On June 16th, Nuance completed its acquisition of SVOX AG, the Switzerland-based provider of a full range of speech processing software. According to a Form 8-K filed with the Securities and Exchange Commission on June 16, Nuance paid former stockholders of SVOX €87 million (approximately $125 million), of which €57 million was paid in cash at the closing; €8.3 million is payable in cash or shares of Nuance common stock on the first anniversary of the closing and another €21.7 million is payable in cash or shares of Nuance common stock on or before December 31, 2012.
This is a signal event in the global battle for supremacy taking shape among Apple, Google, Microsoft, IBM and AT&T, among other technology giants that recognize that the future hinges on providing a highly-personalized user interface that mates speech technologies, “artificial intelligence,” embedded technologies and “cloud-based,” dynamic information and resources that comprise a consistent, “predictive” multimodal user interface.
SVOX was founded in 2000 as a two-person company specializing in text-to-speech rendering. Over the past eleven years it has shown great creativity as it broadened its product offerings, adding ASR (automated speech recognition), acoustic processing (to isolate speech from background noise), dialogue management (bordering on artificial intelligence) and voice biometrics. Its only peer in product range (other than Nuance) is Loquendo, which is the speech-processing subsidiary of Telecom Italia. The company is profitable largely because of successes in licensing its multi-lingual TTS to a multiplicity of solutions providers, mostly “embedded” implementations, but also including Google (for Google Translate).
Nuance will be well-advised to take stock of the full-range of SVOX’s technology solutions and their “fit” with all of its mobile and enterprise offerings. The rap on Nuance of late – in the Speech Gospel According to Vlingo – is that the company (as the largest, diversified provider of speech processing technologies) would rather acquire its competition than take it on in the marketplace. When all else fails, it resorts to the courts (where the number of intellectual property suits regarding speech procesing and the mobile user interface are not worth enumerating). But the truth of the matter, which many of industry pundits fail to register, is that automated speech processing – be it text-to-speech rendering, speech recognition or speaker identification – is, almost always, merely part of a solution rather than a solution in and of itself.

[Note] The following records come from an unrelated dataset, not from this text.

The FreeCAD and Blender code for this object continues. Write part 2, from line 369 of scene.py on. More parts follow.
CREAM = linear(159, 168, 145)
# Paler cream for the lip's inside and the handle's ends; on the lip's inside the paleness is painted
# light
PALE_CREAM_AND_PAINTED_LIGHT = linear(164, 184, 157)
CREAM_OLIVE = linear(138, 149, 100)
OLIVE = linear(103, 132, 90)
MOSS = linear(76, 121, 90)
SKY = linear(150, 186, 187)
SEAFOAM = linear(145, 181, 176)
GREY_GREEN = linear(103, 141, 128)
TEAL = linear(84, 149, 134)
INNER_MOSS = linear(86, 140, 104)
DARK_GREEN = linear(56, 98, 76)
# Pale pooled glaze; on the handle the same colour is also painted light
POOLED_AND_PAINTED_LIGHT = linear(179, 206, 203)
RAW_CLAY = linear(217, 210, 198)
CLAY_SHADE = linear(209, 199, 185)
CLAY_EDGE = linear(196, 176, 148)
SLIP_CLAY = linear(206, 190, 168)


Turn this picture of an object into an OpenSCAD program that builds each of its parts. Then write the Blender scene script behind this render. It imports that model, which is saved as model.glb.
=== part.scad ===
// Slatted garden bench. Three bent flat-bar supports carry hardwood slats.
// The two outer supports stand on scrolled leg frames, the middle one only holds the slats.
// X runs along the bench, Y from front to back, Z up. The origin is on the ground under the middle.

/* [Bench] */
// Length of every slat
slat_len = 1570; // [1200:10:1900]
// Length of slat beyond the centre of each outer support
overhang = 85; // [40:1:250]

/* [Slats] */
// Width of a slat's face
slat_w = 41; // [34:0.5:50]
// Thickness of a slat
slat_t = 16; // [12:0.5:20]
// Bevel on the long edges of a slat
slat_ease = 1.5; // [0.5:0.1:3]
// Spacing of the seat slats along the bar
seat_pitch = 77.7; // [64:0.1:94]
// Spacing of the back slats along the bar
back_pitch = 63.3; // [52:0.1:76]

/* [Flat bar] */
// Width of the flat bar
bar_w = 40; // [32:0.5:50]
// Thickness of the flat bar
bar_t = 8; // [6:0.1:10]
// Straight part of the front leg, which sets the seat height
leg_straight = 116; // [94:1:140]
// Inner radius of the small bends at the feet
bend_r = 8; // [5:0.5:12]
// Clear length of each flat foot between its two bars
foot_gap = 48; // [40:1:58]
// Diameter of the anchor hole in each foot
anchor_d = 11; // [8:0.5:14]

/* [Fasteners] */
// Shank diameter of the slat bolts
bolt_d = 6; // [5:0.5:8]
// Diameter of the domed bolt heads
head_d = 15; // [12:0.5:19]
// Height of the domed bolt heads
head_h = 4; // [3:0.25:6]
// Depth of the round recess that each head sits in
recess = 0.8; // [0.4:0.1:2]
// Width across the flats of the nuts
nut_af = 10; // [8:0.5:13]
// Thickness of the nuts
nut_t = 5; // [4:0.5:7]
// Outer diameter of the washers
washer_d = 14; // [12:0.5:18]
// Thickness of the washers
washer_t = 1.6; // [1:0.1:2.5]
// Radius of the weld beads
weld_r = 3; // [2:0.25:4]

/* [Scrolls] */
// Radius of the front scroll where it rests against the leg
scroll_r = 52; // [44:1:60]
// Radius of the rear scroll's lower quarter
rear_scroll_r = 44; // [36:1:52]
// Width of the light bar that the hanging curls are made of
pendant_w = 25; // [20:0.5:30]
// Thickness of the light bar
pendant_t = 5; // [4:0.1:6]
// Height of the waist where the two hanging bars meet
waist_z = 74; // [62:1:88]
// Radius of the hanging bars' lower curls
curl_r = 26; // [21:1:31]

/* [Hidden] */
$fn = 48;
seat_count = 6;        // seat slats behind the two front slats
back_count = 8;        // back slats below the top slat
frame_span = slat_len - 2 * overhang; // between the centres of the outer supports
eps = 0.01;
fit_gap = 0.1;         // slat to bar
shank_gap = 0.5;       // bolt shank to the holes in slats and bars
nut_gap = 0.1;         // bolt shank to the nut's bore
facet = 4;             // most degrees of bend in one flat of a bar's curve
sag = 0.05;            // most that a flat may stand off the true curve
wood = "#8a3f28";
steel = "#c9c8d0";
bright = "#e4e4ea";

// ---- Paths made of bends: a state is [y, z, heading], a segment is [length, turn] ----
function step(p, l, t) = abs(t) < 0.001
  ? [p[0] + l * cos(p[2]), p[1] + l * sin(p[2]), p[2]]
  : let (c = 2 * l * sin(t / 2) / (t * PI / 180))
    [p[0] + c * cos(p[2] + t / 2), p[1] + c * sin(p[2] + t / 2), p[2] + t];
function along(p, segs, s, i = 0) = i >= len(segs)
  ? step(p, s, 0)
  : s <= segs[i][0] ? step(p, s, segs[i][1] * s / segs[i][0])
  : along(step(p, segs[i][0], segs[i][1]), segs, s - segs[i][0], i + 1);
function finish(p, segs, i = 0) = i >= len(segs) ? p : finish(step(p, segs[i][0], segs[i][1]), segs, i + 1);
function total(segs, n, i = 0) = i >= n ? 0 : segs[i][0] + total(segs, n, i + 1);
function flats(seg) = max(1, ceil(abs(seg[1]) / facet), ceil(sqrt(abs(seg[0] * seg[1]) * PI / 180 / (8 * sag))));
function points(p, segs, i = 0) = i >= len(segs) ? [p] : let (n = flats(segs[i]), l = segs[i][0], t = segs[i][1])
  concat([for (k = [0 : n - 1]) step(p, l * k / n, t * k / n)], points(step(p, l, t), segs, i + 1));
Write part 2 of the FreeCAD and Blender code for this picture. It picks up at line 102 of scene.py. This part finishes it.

The cold reality is that the market for the speech processing technologies developed by SVOX is driven by forces that are much larger than the sum total of all speech processing providers. Pundits have already rushed to point out that the SVOX acquisition comes in the wake of Apple’s non-announcement of its Siri-supported, iOS-based personal assistant (or in advance of the release of iOS5, as reported here). That pits it squarely against Google Voice Search and related multimodal user interfaces on Android. The other major competitor is Microsoft, which is tightly coupling Windows Phone OS-based services with its own flavor of speech processing and the dialogue management and AI (artificial intelligence) resulting from cooperation between its Tellme subsidiary and Bing, its search engine business unit.
The other major players, of course, are AT&T and IBM. AT&T has invested in Vlingo and provides its core speech processing resources. Vlingo has demonstrated industry-leading (showcase) hands-free applications with device makers, like Samsung and carriers, like T-Mobile. IBM, on the other hand, has put its stock in Nuance by licensing its speech processing technology and forming a developmental joint venture to bring new technologies to market. You can now add SVOX’s intellectual property to the portfolio. SVOX, by itself, had to choose its battles and opeted to focus on embedded TTS. The combo of IBM, Nuance and SVOX has a better chance to bring a formidable portfolio of solutions (ASR, TTS, voice biometrics, acoustic processing, and accompanying application logic) to market.
Collectively, this group of competitors is destined to define the next generation of virtual assistants.